» Data segment:

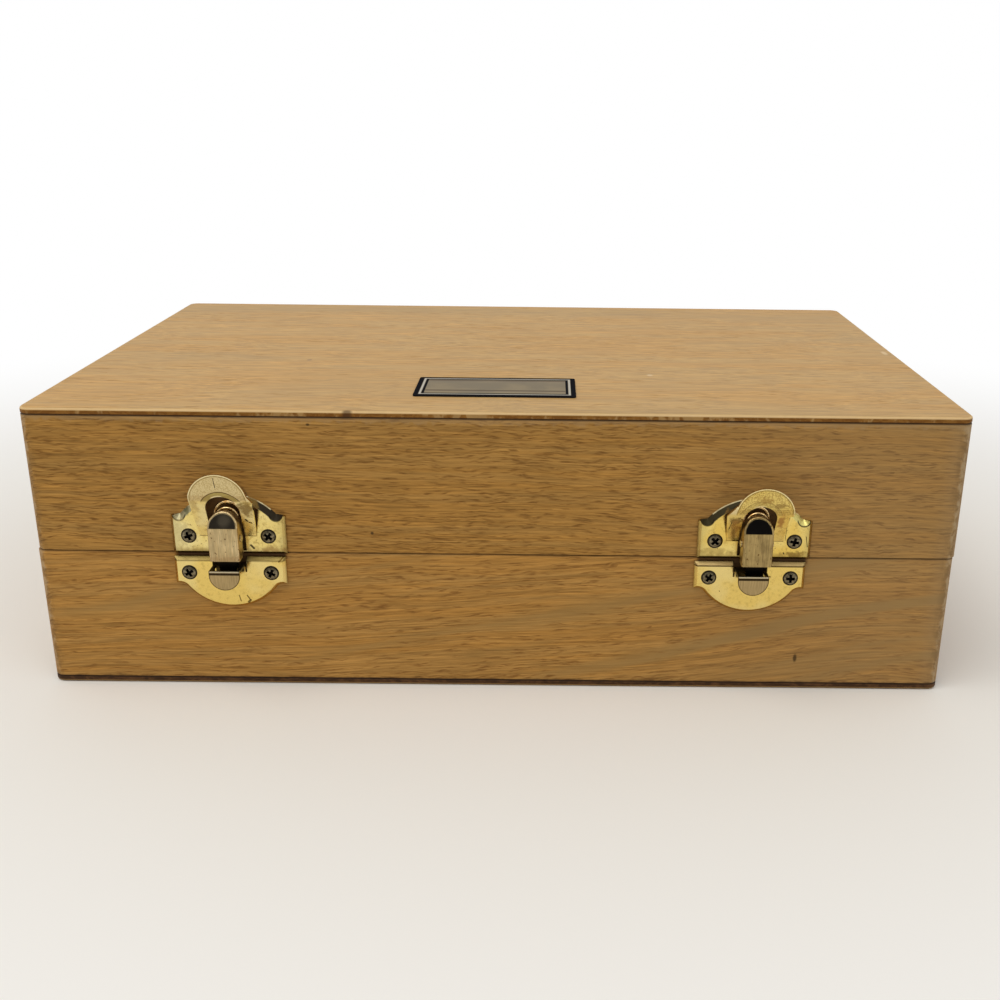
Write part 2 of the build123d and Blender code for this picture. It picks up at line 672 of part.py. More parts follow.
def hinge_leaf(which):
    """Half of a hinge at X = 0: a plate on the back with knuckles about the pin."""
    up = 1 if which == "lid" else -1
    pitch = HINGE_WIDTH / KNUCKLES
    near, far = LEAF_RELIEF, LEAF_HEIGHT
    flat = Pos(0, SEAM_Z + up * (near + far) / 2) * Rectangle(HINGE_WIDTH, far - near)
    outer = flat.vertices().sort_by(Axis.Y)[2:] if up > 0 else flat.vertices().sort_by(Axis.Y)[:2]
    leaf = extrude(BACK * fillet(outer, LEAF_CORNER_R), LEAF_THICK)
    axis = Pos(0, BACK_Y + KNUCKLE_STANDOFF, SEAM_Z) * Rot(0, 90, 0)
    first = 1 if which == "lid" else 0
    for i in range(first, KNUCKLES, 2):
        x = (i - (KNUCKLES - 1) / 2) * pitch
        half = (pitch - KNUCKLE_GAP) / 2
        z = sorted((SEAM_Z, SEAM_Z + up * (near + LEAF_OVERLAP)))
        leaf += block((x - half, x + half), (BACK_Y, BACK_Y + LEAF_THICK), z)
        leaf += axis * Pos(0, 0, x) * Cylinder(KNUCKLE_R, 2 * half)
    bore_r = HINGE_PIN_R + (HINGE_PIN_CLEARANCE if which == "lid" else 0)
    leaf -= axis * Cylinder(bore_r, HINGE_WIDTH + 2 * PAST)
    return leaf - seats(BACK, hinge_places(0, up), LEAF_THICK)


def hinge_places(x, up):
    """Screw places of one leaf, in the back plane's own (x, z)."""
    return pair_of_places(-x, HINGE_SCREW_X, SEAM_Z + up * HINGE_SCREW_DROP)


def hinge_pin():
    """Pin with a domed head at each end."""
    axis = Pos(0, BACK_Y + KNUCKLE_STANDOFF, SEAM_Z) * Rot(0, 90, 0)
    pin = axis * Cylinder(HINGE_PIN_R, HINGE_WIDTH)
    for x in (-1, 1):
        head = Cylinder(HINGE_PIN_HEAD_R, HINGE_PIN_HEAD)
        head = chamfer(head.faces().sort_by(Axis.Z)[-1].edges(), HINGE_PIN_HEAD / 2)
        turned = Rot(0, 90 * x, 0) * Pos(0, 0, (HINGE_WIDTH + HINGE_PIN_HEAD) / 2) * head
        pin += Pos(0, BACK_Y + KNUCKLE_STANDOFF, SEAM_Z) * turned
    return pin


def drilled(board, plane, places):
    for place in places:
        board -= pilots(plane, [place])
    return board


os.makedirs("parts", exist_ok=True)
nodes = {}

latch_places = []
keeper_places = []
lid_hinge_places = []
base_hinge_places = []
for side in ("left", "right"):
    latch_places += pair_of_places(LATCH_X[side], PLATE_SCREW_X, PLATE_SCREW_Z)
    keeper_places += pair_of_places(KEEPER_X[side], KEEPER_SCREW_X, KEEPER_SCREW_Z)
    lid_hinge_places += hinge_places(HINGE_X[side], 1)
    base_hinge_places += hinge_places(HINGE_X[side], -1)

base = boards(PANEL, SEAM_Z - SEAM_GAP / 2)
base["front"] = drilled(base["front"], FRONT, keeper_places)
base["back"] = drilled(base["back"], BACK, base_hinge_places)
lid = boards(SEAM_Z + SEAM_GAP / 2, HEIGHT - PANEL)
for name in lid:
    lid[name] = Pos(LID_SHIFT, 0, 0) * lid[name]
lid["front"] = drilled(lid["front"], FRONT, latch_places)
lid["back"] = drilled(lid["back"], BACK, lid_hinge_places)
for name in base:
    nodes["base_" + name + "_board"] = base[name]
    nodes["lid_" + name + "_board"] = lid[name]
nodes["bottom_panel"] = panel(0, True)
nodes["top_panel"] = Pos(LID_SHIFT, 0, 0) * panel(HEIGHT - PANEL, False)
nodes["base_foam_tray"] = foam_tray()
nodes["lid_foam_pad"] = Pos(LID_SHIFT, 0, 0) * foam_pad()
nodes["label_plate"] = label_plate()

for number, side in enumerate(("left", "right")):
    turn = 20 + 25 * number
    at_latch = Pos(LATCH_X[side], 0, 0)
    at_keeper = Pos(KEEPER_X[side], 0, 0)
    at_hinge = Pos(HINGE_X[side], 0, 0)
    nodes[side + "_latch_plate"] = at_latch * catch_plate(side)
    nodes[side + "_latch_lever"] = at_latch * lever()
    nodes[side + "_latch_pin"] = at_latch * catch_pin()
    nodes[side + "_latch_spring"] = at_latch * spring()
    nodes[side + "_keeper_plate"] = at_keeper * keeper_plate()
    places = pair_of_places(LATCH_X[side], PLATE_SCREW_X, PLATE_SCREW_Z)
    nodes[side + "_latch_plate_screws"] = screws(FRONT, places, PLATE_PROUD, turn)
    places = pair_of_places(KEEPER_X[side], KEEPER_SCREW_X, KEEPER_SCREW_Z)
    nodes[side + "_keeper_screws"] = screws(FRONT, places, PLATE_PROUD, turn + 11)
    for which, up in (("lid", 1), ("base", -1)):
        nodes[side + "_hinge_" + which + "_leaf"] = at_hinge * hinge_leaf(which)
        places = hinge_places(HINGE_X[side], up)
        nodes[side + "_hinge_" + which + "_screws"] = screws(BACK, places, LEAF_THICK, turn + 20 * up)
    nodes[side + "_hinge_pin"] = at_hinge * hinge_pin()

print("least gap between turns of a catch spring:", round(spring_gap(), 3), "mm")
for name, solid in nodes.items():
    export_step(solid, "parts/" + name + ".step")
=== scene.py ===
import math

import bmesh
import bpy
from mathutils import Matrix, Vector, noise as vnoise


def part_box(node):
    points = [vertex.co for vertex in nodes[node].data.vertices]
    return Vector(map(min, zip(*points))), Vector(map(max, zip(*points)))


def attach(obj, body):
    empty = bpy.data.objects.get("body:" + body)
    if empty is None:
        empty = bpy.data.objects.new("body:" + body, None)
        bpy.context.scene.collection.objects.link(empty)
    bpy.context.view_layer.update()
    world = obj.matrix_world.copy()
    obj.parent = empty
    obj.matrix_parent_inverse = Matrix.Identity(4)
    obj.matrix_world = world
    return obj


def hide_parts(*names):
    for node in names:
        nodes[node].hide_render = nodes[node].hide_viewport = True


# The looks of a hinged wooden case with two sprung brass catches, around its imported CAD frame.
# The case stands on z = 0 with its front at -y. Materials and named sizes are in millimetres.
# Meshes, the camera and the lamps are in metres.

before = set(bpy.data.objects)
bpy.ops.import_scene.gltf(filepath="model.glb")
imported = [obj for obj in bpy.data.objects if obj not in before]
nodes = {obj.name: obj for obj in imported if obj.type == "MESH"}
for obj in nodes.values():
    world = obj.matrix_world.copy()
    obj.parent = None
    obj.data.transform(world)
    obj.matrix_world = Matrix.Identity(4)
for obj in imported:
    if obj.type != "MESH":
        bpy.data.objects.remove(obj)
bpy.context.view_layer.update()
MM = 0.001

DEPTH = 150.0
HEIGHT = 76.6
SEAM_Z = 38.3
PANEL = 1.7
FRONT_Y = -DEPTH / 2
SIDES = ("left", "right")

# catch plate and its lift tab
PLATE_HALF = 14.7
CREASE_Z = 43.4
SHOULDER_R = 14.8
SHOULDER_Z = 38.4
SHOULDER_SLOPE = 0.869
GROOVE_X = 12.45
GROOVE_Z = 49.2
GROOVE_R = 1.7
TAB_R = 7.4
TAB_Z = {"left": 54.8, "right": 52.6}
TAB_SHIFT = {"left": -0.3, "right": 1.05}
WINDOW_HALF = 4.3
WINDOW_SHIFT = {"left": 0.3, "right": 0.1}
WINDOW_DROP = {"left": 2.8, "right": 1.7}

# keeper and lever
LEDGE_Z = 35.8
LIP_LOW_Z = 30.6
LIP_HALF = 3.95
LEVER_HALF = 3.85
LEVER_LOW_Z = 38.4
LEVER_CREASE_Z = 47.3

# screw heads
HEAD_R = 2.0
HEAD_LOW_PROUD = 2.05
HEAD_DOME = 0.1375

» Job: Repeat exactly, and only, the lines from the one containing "places = hinge_places(HINGE_X[side], up)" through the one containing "bpy.data.objects.remove(obj)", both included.

» Task output:
        places = hinge_places(HINGE_X[side], up)
        nodes[side + "_hinge_" + which + "_screws"] = screws(BACK, places, LEAF_THICK, turn + 20 * up)
    nodes[side + "_hinge_pin"] = at_hinge * hinge_pin()

print("least gap between turns of a catch spring:", round(spring_gap(), 3), "mm")
for name, solid in nodes.items():
    export_step(solid, "parts/" + name + ".step")
=== scene.py ===
import math

import bmesh
import bpy
from mathutils import Matrix, Vector, noise as vnoise


def part_box(node):
    points = [vertex.co for vertex in nodes[node].data.vertices]
    return Vector(map(min, zip(*points))), Vector(map(max, zip(*points)))


def attach(obj, body):
    empty = bpy.data.objects.get("body:" + body)
    if empty is None:
        empty = bpy.data.objects.new("body:" + body, None)
        bpy.context.scene.collection.objects.link(empty)
    bpy.context.view_layer.update()
    world = obj.matrix_world.copy()
    obj.parent = empty
    obj.matrix_parent_inverse = Matrix.Identity(4)
    obj.matrix_world = world
    return obj


def hide_parts(*names):
    for node in names:
        nodes[node].hide_render = nodes[node].hide_viewport = True


# The looks of a hinged wooden case with two sprung brass catches, around its imported CAD frame.
# The case stands on z = 0 with its front at -y. Materials and named sizes are in millimetres.
# Meshes, the camera and the lamps are in metres.

before = set(bpy.data.objects)
bpy.ops.import_scene.gltf(filepath="model.glb")
imported = [obj for obj in bpy.data.objects if obj not in before]
nodes = {obj.name: obj for obj in imported if obj.type == "MESH"}
for obj in nodes.values():
    world = obj.matrix_world.copy()
    obj.parent = None
    obj.data.transform(world)
    obj.matrix_world = Matrix.Identity(4)
for obj in imported:
    if obj.type != "MESH":
        bpy.data.objects.remove(obj)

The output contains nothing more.